Find out more about Victoria's reign
The House of Saxe - Coburg Gotha
|The name Saxe-Coburg-Gotha came to the British Royal Family in 1840 with the marriage of Queen Victoria to Prince Albert, son of Ernst, Duke of Saxe-Coburg & Gotha. Queen Victoria herself remained a member of the House of Hanover.
King Edward VII 1901 - 1910
The eldest son of Queen Victoria and Prince Albert. Edward was created Prince of
Wales almost immediately after his birth.
married Alexandra of Denmark and kept Europe at peace during his life. He was known as Edward the Peacemaker.
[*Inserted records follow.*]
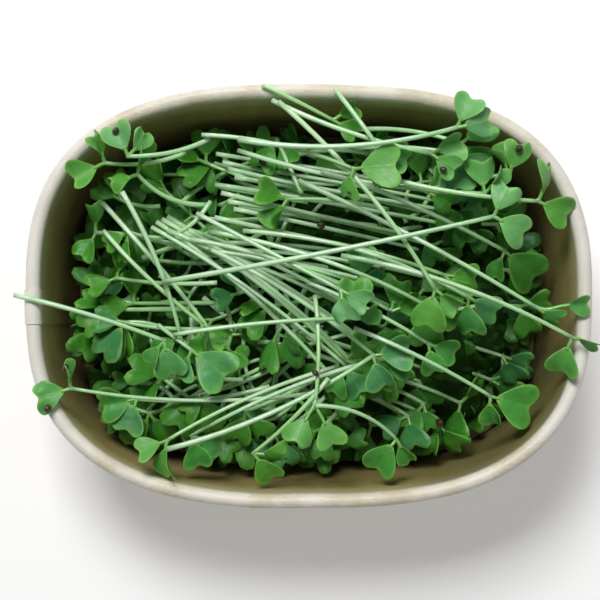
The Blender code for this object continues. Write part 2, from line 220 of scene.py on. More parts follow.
# %% Kraft finishes
DARK_FLECK, PALE_FLECK = (0.13, 0.075, 0.035), (0.80, 0.70, 0.52)
# Painted light just under the rim, painted shade towards the foot, and painted shade in one corner
PAINTED_LIGHT_UNDER_RIM, PAINTED_SHADE_AT_FOOT, PAINTED_SHADE_IN_CORNER = (0.68, 0.59, 0.38), (0.17, 0.13, 0.045), (0.13, 0.12, 0.04)
# The rim's worn colours, and painted light that pales it at the bowl's ends
WORN_DARK, WORN_PALE, PAINTED_LIGHT_AT_ENDS = (0.66, 0.59, 0.44), (0.84, 0.80, 0.72), (0.85, 0.85, 0.84)
LINING_TOP = 50.5 * MM


def kraft(name, colour, dark, gloss, shade=0.0):
    """Board in two close colours, with a gloss, painted light under the rim, and painted shade that deepens
    towards the foot and in one corner.
    """
    finish = Finish(name, Coat_Roughness=0.35, Specular_IOR_Level=0.45)
    place = finish.place()
    x, y, z = finish.parts(place)
    cloud = finish.noise(place, 90, 3)
    fibre = finish.noise(finish.stretch(place, (380, 1500, 1500)), 1, 3, 0.65)
    fleck = finish.noise(finish.stretch(place, (1300, 1900, 1900)), 1, 1)
    fleck = finish.smooth(fleck, 0.66, 0.74)
    pale = finish.noise(finish.stretch(place, (900, 1700, 1700)), 1, 1)
    pale = finish.smooth(pale, 0.68, 0.76)
    tone = finish.blend(finish.smooth(cloud + fibre * 0.8, 0.65, 1.2), dark, colour)
    tone = finish.blend(fleck * 0.45, tone, DARK_FLECK)
    tone = finish.blend(pale * 0.35, tone, PALE_FLECK)
    band = finish.noise(finish.stretch(place, (190, 190, 6)), 1, 2)
    tone = finish.blend(finish.smooth(band, 0.4, 0.65) * 0.3, tone, dark)
    # Painted light: the wall is paler just under the rim
    tone = finish.blend(finish.smooth(z, 40 * MM, 48 * MM) * 0.5, tone, PAINTED_LIGHT_UNDER_RIM)
    # Painted shade: darker towards the foot, as much as the finish asks for
    tone = finish.blend(finish.smooth(z, 42 * MM, 16 * MM) * shade, tone, PAINTED_SHADE_AT_FOOT)
    # Painted shade in one corner of the inside and the base, not a damp patch
    corner = finish.smooth(x - 0.9 * y, 75 * MM, 100 * MM) * finish.smooth(y, 0, -30 * MM)
    tone = finish.blend(corner * shade, tone, PAINTED_SHADE_IN_CORNER)
    rim_wear_and_light = finish.blend(finish.smooth(cloud + fibre * 0.5, 0.55, 0.9), WORN_DARK, WORN_PALE)
    # Painted light: the rim is paler at the bowl's ends
    ends = finish.smooth(finish.maths("ABSOLUTE", x), 58 * MM, 84 * MM)
    rim_wear_and_light = finish.blend(ends * 0.6, rim_wear_and_light, PAINTED_LIGHT_AT_ENDS)
    tone = finish.blend(finish.smooth(z, 47.8 * MM, 51.2 * MM) * 0.85, tone, rim_wear_and_light)
    finish.drive("Base Color", tone)
    finish.drive("Roughness", 0.46 + fibre * 0.22)
    finish.drive("Coat Weight", gloss * (1 - fleck))
    finish.bump(fibre + cloud * 0.5, 0.35, 0.0002)
    return finish.material


KRAFT_WALL = kraft("kraft wall", (0.58, 0.465, 0.235), (0.45, 0.345, 0.16), 0.30)
# The lining makes the inside glossier, and its darker colour is painted shade
KRAFT_LINED_SHADED = kraft("lined kraft wall in painted shade", (0.44, 0.345, 0.135), (0.32, 0.245, 0.085), 0.45, 0.6)
# The base panel's darker colour is painted shade
KRAFT_BASE = kraft("kraft base", (0.36, 0.29, 0.12), (0.27, 0.21, 0.08), 0.25, 0.8)
print("kraft nodes:", len(KRAFT_WALL.node_tree.nodes))


def line_inside(piece):
    """Turns the faces that look into the bowl to the piece's second finish."""
    for face in piece.data.polygons:
        inward = face.normal.x * face.center.x + face.normal.y * face.center.y < 0
        face.material_index = int(inward and face.center.z < LINING_TOP)


# %% [markdown]
# ## The bowl's side wall
# The wall is one strip of board. Its plan is a squarish oval that is squarer at the foot
# than at the rim, because the full bowl bows its long sides out. A circle is added at the
# foot and each next ring is extruded from the last and drawn on to the oval, up the wall
# and round the roll of the rim. Solidify then gives the board its thickness. A real wall of
# paper is never quite even, so a slight ripple runs round it that grows with height.

# %% Sizes of the bowl
RIM_LENGTH = 172 * MM
RIM_WIDTH = 129 * MM
FOOT_LENGTH = 154 * MM
FOOT_WIDTH = 110 * MM
HEIGHT = 52 * MM
RIM_SQUARENESS = 2.75
FOOT_SQUARENESS = 3.1
BOARD = 0.6 * MM
GAP = 0.3 * MM
CURL_RADIUS = 1.9 * MM
BASE_RECESS = 4.5 * MM
RIPPLE = 0.12 * MM
STATIONS = 160
PITCH = BOARD + GAP
print("the rim reaches past the foot by", round((RIM_LENGTH - FOOT_LENGTH) / 2 / MM, 1), "mm")


def oval(share):
    """Half the length and width and the squareness of the wall, at a share of its height."""
    curl_reach = 2 * CURL_RADIUS + BOARD / 2
    half_x = (1 - share) * (FOOT_LENGTH - BOARD) / 2 + share * (RIM_LENGTH / 2 - curl_reach)
    half_y = (1 - share) * (FOOT_WIDTH - BOARD) / 2 + share * (RIM_WIDTH / 2 - curl_reach)
    return half_x, half_y, (1 - share) * FOOT_SQUARENESS + share * RIM_SQUARENESS


def outline(height, angle, outward=0.0):
    """A point of the wall's middle layer at this height and plan angle, moved outward."""
    half_x, half_y, power = oval(min(max(height / HEIGHT, 0), 1))
    across, along = abs(math.cos(angle)) / half_x, abs(math.sin(angle)) / half_y
    reach = (across**power + along**power) ** (-1 / power)
    x, y = reach * math.cos(angle), reach * math.sin(angle)
    slope_x = math.copysign(abs(x / half_x) ** (power - 1) / half_x, x)
    slope_y = math.copysign(abs(y / half_y) ** (power - 1) / half_y, y)
    steepness = math.hypot(slope_x, slope_y)
    return Vector((x + outward * slope_x / steepness, y + outward * slope_y / steepness, height))


def ripple(angle, size):
    """How far the wall's unevenness pushes it outward at this plan angle, for its size."""
    waves = math.sin(3 * angle + 0.6) + 0.6 * math.sin(7 * angle + 2) + 0.4 * math.sin(13 * angle)
    return size * waves


def rings_of(section, name, rippled):
    """Draws an extruded circle's rings on to the oval, one for each (outward, height).

    Every ring keeps the plan angles that the first ring's points have on the oval.
    """
    piece = start_piece(name, bpy.ops.mesh.primitive_circle_add, vertices=STATIONS, radius=1)
    bm = bmesh.from_edit_mesh(piece.data)
    for vert in bm.verts:
        vert.select_set(True)
    for number, (outward, height) in enumerate(section):
        if number:
            bpy.ops.mesh.extrude_edges_move()
        bm = bmesh.from_edit_mesh(piece.data)
        for vert in (v for v in bm.verts if v.select):
            angle = math.atan2(vert.co.y, vert.co.x) if number == 0 else station[vert.index % STATIONS]
            lift = rippled * height / HEIGHT
            vert.co = outline(height, angle, outward + ripple(angle, lift))
        if number == 0:
            station = [math.atan2(v.co.y, v.co.x) for v in bm.verts]
        bmesh.update_edit_mesh(piece.data)
    return piece


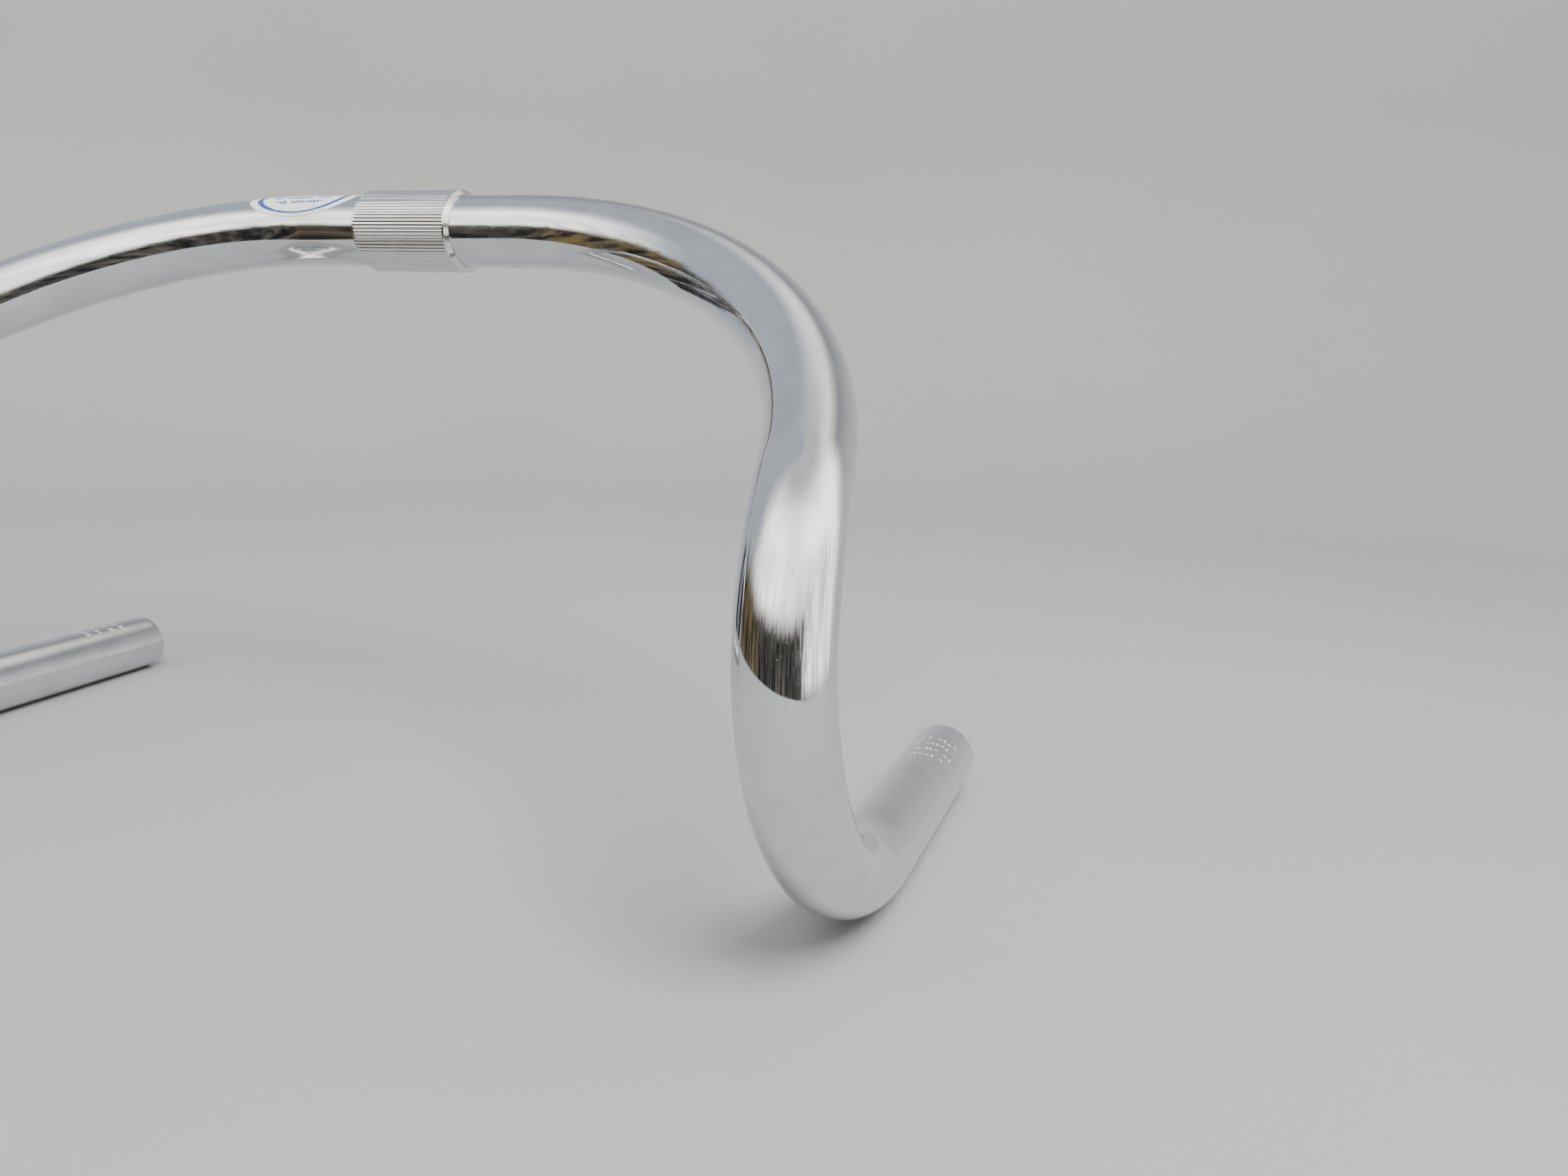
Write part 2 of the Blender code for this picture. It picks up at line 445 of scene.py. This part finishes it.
def sleeve_material():
    """Satin plated steel, coloured darker in the knurl's grooves, patchily, than on its crests."""
    shader = new_shader("satin_steel_look")
    place = shader.coordinates("Object", (1.0, 1.0, 1.0))
    wave = shader.node("ShaderNodeSeparateXYZ")
    shader.link(shader.coordinates("UV", (1.0, 1.0, 1.0)), wave.inputs[0])
    turn = shader.maths("MULTIPLY", wave.outputs["Y"], KNURL_GROOVES * math.tau)
    groove = shader.remap(shader.maths("COSINE", turn), 0.1, 1.0)
    from_middle = shader.maths("ABSOLUTE", wave.outputs["X"])
    on_knurl = shader.remap(from_middle, SLEEVE_SHOULDER - 0.0004, SLEEVE_SHOULDER, 1.0, 0.0)
    groove = shader.maths("MULTIPLY", groove, on_knurl)

    blotch = shader.noise(place, 160.0, 4.0)
    grain = shader.noise(shader.coordinates("Object", (40.0, 900.0, 900.0)), 1.0, 4.0, 0.6)
    pits = shader.remap(shader.noise(place, 1500.0, 1.0), 0.72, 0.78)
    # Darker colour in the knurl's grooves, patchily, and at small pits.
    groove_and_pit_darkening = shader.maths("MULTIPLY", groove, shader.remap(blotch, 0.35, 0.65, 0.15, 0.50))
    groove_and_pit_darkening = shader.maths("MAXIMUM", groove_and_pit_darkening, shader.maths("MULTIPLY", pits, 0.5))
    worn = shader.remap(grain, 0.3, 0.7)
    metal = shader.mix(worn, (0.76, 0.76, 0.755, 1.0), (0.69, 0.69, 0.68, 1.0))
    shader.link(shader.mix(groove_and_pit_darkening, metal, (0.33, 0.32, 0.30, 1.0)), shader.surface.inputs["Base Color"])
    shader.surface.inputs["Metallic"].default_value = 1.0
    satin = shader.remap(grain, 0.25, 0.75, 0.17, 0.25)
    satin = shader.maths("ADD", satin, shader.maths("MULTIPLY", groove_and_pit_darkening, 0.18))
    polish = shader.maths("MULTIPLY", shader.maths("SUBTRACT", 1.0, on_knurl), -0.14)
    shader.link(shader.maths("ADD", satin, polish, clamp=True), shader.surface.inputs["Roughness"])
    shader.link(shader.bump(grain, 0.0000035), shader.surface.inputs["Normal"])
    return shader.owner


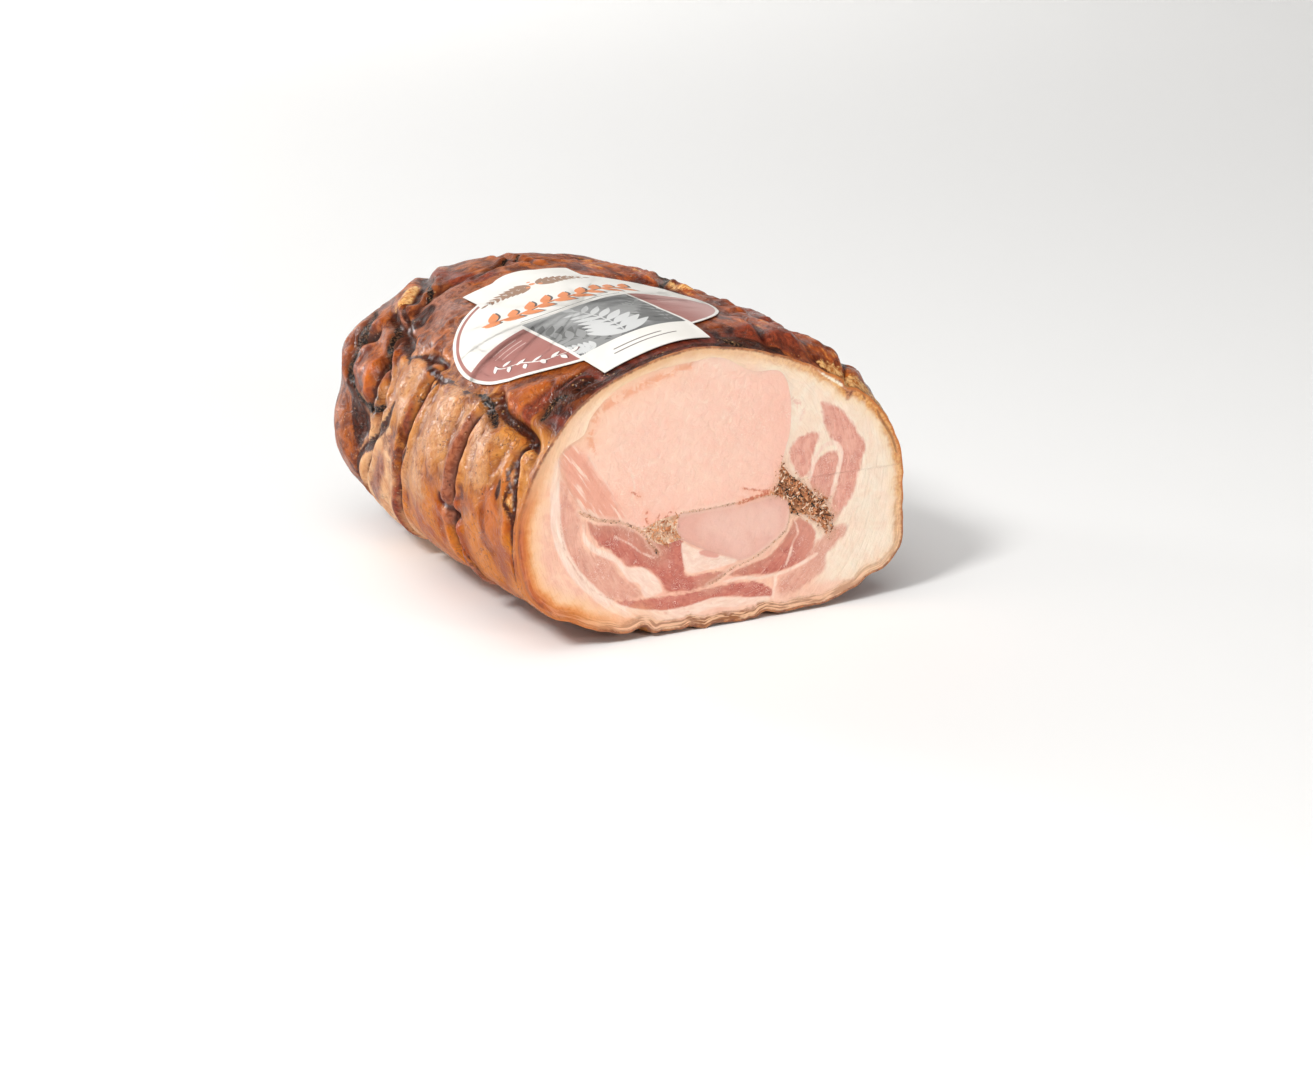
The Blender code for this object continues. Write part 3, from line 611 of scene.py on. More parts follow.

He enjoyed fine food and horse racing.
The House of Windsor
Name changed in 1917
|When George V came to the throne, he changed the family name to Windsor because of the anti-German feeling at the time.
King George V 1910 - 1936
Second son of Edward VII
Ruled Britain during First World War 1914 - 1918.
During his reign women were allowed to vote for the first time.
Sinn Fein Easter Rising in 1916 led to independent Parliament in Ireland in 1918.
King Edward VIII June 1936 - abdicated December 1936
Eldest son of George V. Ruled for just 325 days.
Abdicated to marry Mrs Wallis Simpson, as he was not able to marry a divorced woman and become King. Mrs. Simpson was an American, a divorcee and had two husbands still living.
King George VI 1936 - 1952
Second son of George V and the shy brother of Edward VIII.
He didn't expect to become King. Ruled during World War Two and refused to leave London during the blitz. The two Princesses, Elizabeth and Margaret, spent the war years at Windsor Castle.
The post-war years of his reign were ones of great social change and saw the start of the National Health Service. The whole country flocked to the Festival of Britain held in London in 1951
Queen Elizabeth II 1952 - present day
Elder daughter of George VI.
On Nov. 20, 1947, she married Philip Mountbatten, duke of Edinburgh. They were in Kenya (en route for a tour of Australia and New Zealand) when the
king died (Feb. 6, 1952) and Elizabeth succeeded to the throne. Her coronation,
on June 2, 1953, was the first to be televised.
Queen Elizabeth II is the 40th monarch (King or Queen) since William the Conqueror obtained the crown of England in 1066.